DESIGN AND DEVELOPMENT OF 3D-PRINTED UNMANNED SURFACE VESSEL MODEL LAMINATED WITH FIBRE REINFORCED PLASTIC (FRP)

Abstract

This research project aims to design and fabricate a 3D printed unmanned surface vessel model, incorporating Fibre Reinforced Plastic (FRP) for improved structural integrity. The methodology, outlined in a step-by-step approach, begins with establishing mission requirements and conducting a comprehensive literature search. Key stages include hull form development, hydrostatic calculations, general arrangement, weight estimation, equilibrium, stability analysis, fabrication techniques, 3D printing, assemble part, FRP lamination, outfitting, watertightness test and surface finishing. The hull form is tailored to meet mission requirements, with hydrostatic calculations ensuring buoyancy and stability. Fabrication involves 3D printing of components and reinforcement through FRP lamination. Surface finishing techniques, such as sanding and coating, enhance the vessel's appearance.
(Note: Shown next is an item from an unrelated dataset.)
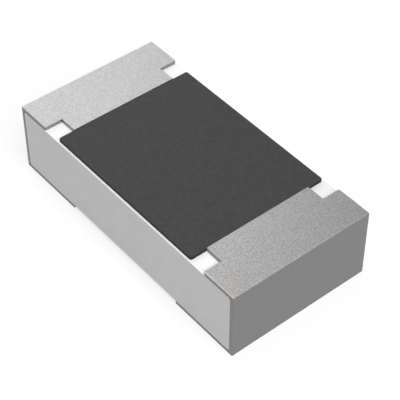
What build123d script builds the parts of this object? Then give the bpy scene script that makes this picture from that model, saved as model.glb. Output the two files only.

The final product undergoes watertightness tests to validate its performance. The research demonstrates the feasibility of integrating 3D printing and FRP lamination for unmanned surface vessel fabrication. Driven by mission requirements and informed by literature, the methodology provides a systematic approach. Validated results confirm the model's performance and integrity, paving the way for future advancements in unmanned surface vessel technology.